Optimize tail-recursion in Clojure: exponential moving average

Question

I'm new to Clojure and trying to implement an exponential moving average function using tail recursion. After battling a little with stack overflows using lazy-seq and concat, I got to the following implementation which works, but is very slow:

(defn ema3 [c a]
    (loop [ct (rest c) res [(first c)]]
        (if (= (count ct) 0)
            res
            (recur
                (rest ct)
                (into;NOT LAZY-SEQ OR CONCAT
                    res
                    [(+ (* a (first ct)) (* (- 1 a) (last res)))]
                    )
                )
            )
        )
    )

For a 10,000 item collection, Clojure will take around 1300ms, whereas a Python Pandas call such as

s.ewm(alpha=0.3, adjust=True).mean()

will only take 700 us. How can I reduce that performance gap? Thank you,

Answer 1

Personally I would do this lazily with reductions. It's simpler to do than using loop/recur or building up a result vector by hand with reduce, and it also means you can consume the result as it is built up, rather than needing to wait for the last element to be finished before you can look at the first one.

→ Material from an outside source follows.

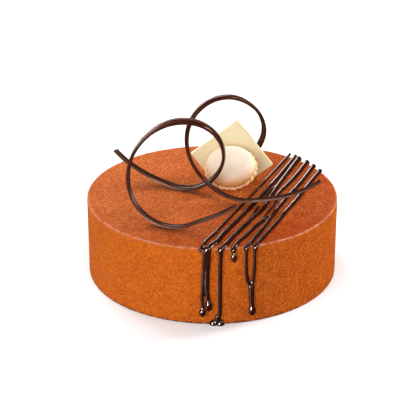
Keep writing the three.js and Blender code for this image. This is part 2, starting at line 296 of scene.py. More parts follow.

If you care most about throughput then I suppose Taylor Wood's reduce is the best approach, but the lazy solution is only very slightly slower and is much more flexible.

(defn ema3-reductions [c a]
  (let [a' (- 1 a)]
    (reductions
     (fn [ave x]
       (+ (* a x)
          (* (- 1 a') ave)))
     (first c)
     (rest c))))

user> (quick-bench (dorun (ema3-reductions (range 10000) 0.3)))

Evaluation count : 288 in 6 samples of 48 calls.
             Execution time mean : 2.336732 ms
    Execution time std-deviation : 282.205842 µs
   Execution time lower quantile : 2.125654 ms ( 2.5%)
   Execution time upper quantile : 2.686204 ms (97.5%)
                   Overhead used : 8.637601 ns
nil
user> (quick-bench (dorun (ema3-reduce (range 10000) 0.3)))
Evaluation count : 270 in 6 samples of 45 calls.
             Execution time mean : 2.357937 ms
    Execution time std-deviation : 26.934956 µs
   Execution time lower quantile : 2.311448 ms ( 2.5%)
   Execution time upper quantile : 2.381077 ms (97.5%)
                   Overhead used : 8.637601 ns
nil

Honestly in that benchmark you can't even tell the lazy version is slower than the vector version. I think my version is still slower, but it's a vanishingly trivial difference.

You can also speed things up if you tell Clojure to expect doubles, so it doesn't have to keep double-checking the types of a, c, and so on.

(defn ema3-reductions-prim [c ^double a]
  (let [a' (- 1.0 a)]
    (reductions (fn [ave x]
                  (+ (* a (double x))
                     (* a' (double ave))))
                (first c)
                (rest c))))

user> (quick-bench (dorun (ema3-reductions-prim (range 10000) 0.3)))
Evaluation count : 432 in 6 samples of 72 calls.
             Execution time mean : 1.720125 ms
    Execution time std-deviation : 385.880730 µs
   Execution time lower quantile : 1.354539 ms ( 2.5%)
   Execution time upper quantile : 2.141612 ms (97.5%)
                   Overhead used : 8.637601 ns
nil

Another 25% speedup, not too bad. I expect you could squeeze out a bit more by using primitives in either a reduce solution or with loop/recur if you were really desperate. It would be especially helpful in a loop because you wouldn't have to keep boxing and unboxing the intermediate results between double and Double.

Answer 2

If res is a vector (which it is in your example) then using peek instead of last yields much better performance:

(defn ema3 [c a]
  (loop [ct (rest c) res [(first c)]]
    (if (= (count ct) 0)
      res
      (recur
        (rest ct)
        (into
          res
          [(+ (* a (first ct)) (* (- 1 a) (peek res)))])))))

Your example on my computer:

(time (ema3 (range 10000) 0.3))
"Elapsed time: 990.417668 msecs"

Using peek:

(time (ema3 (range 10000) 0.3))
"Elapsed time: 9.736761 msecs"

Here's a version using reduce that's even faster on my computer:

(defn ema3 [c a]
  (reduce (fn [res ct]
            (conj
              res
              (+ (* a ct)
                 (* (- 1 a) (peek res)))))
          [(first c)]
          (rest c)))
;; "Elapsed time: 0.98824 msecs"

Take these timings with a grain of salt. Use something like criterium for more thorough benchmarking. You might be able to squeeze out more gains using mutability/transients.